Indonesia is moving forward with plans to establish a specialized financial center, aiming to attract billions in capital by offering tax incentives and a streamlined regulatory environment. The government’s strategy centers on the development of the Financial Center in the Nusantara Capital City (IKN), which seeks to position the country as a competitive destination for wealth management and international investment, according to reports from the Ministry of Finance.
Financial Center Objectives and Investment Targets
The Indonesian government envisions the new financial hub as a primary vehicle for economic growth, with projections suggesting the center could attract up to US$27.7 billion in investment, as noted by ANTARA News. The initiative is designed to provide a legal and fiscal framework that appeals to global investors, specifically targeting family offices and multinational corporations. By centralizing financial services, authorities aim to reduce bureaucratic friction and create a predictable environment for long-term capital deployment.

Tax Incentives and Regulatory Framework
To ensure competitiveness against established regional financial hubs like Singapore and Labuan, Indonesia is proposing a "double incentive" structure. According to the Jakarta Globe, this framework includes significant tax exemptions and reductions for entities that establish operations within the designated zone. The strategy relies on lowering the cost of doing business to offset the risks associated with moving capital into a developing market. These incentives are part of a broader effort to modernize the nation’s financial regulations and align them with international best practices.
Balancing Investment Growth and Moral Hazard
While the government promotes the hub as a magnet for investment, financial analysts and tax experts have raised questions regarding long-term fiscal impacts. Data from DDTCNews indicates that the expansion of tax-free or low-tax zones carries inherent risks, particularly regarding tax erosion. If the incentives are not balanced with rigorous oversight, the center could inadvertently create "moral hazard" scenarios, where companies exploit loopholes rather than contributing to the local economy.
Credibility and Market Competition
The project faces a significant credibility test as it attempts to integrate into the global financial system. According to analysis by The Jakarta Post, the success of the financial center depends on more than just tax breaks; it requires institutional stability, a transparent legal system, and robust anti-money laundering protocols. Investors are watching to see if the government can maintain a consistent policy environment that survives political transitions.
Key Considerations for Global Investors
- Regulatory Stability: The government is working to codify the financial center’s status through specific legislation to protect investors from sudden policy shifts.
- Incentive Structure: The "double incentive" model is intended to address the gap between Indonesia’s current tax rates and those of neighboring regional competitors.

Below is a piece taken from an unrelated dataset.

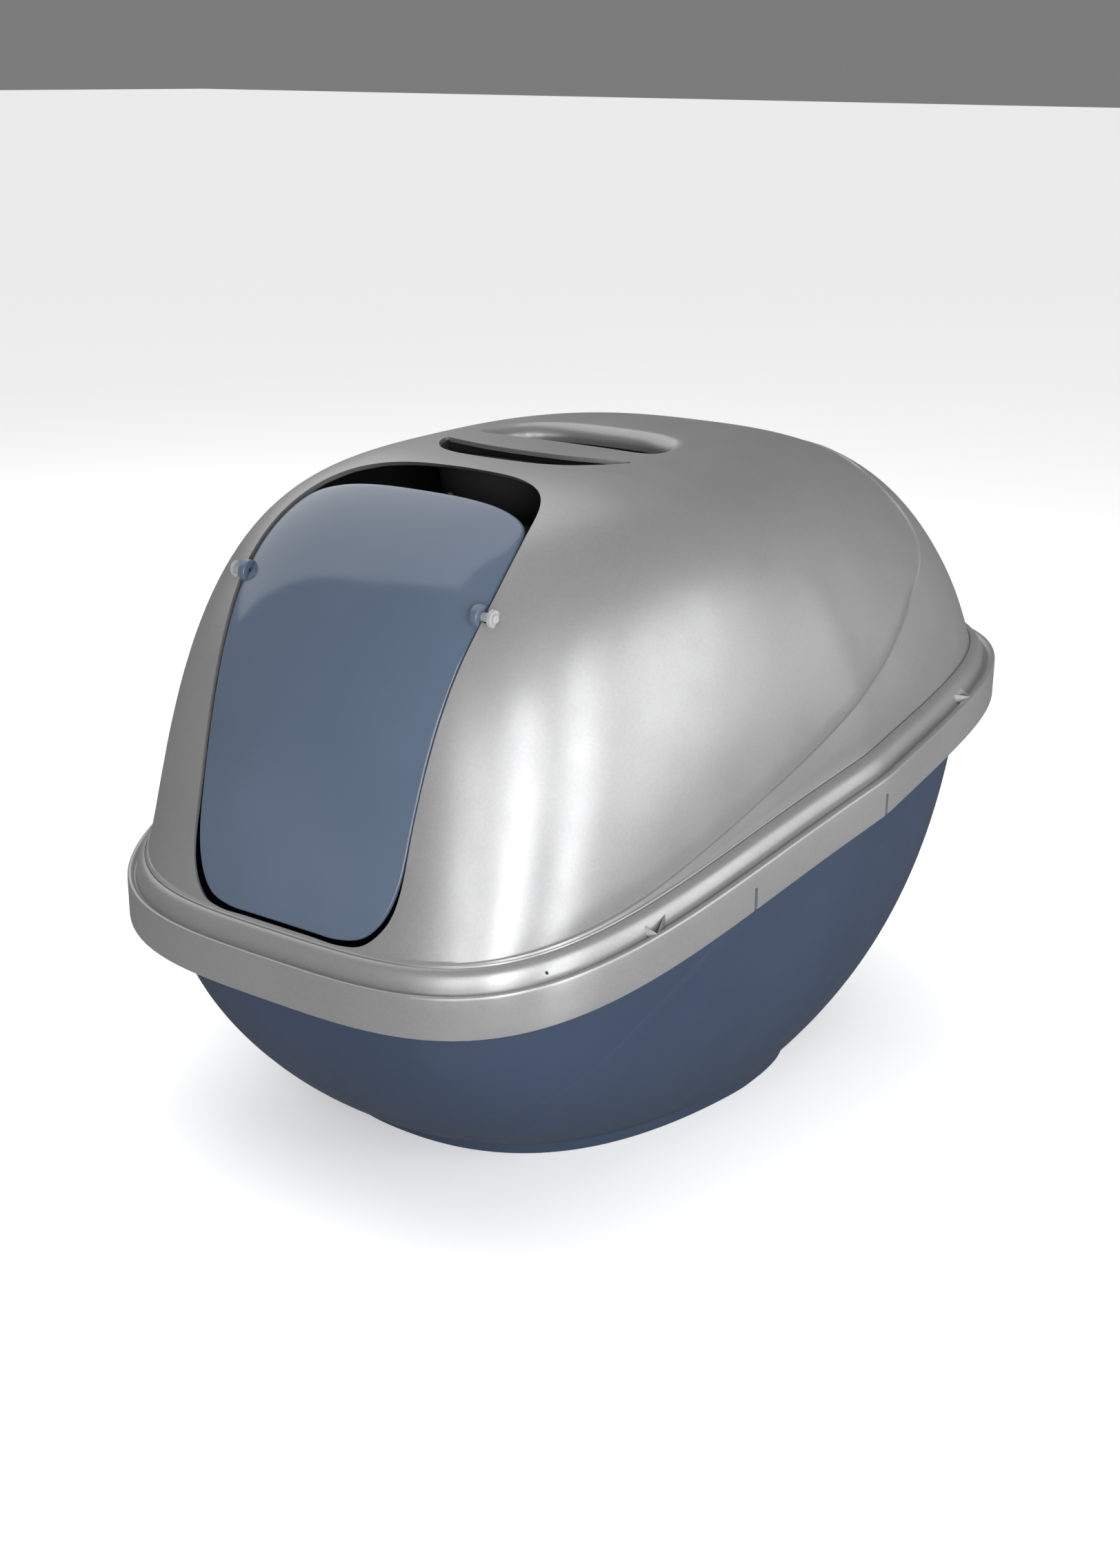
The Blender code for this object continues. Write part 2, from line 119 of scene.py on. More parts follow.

- Oversight Mechanisms: Regulatory bodies are under pressure to implement strict compliance standards to prevent the hub from becoming a tax haven that facilitates illicit capital flight.
As the development of the Nusantara financial hub progresses, the government must reconcile the need for aggressive growth targets with the necessity of maintaining international tax compliance standards. The coming months will likely see further clarification on the specific tax instruments and regulatory bodies that will govern the center’s day-to-day operations.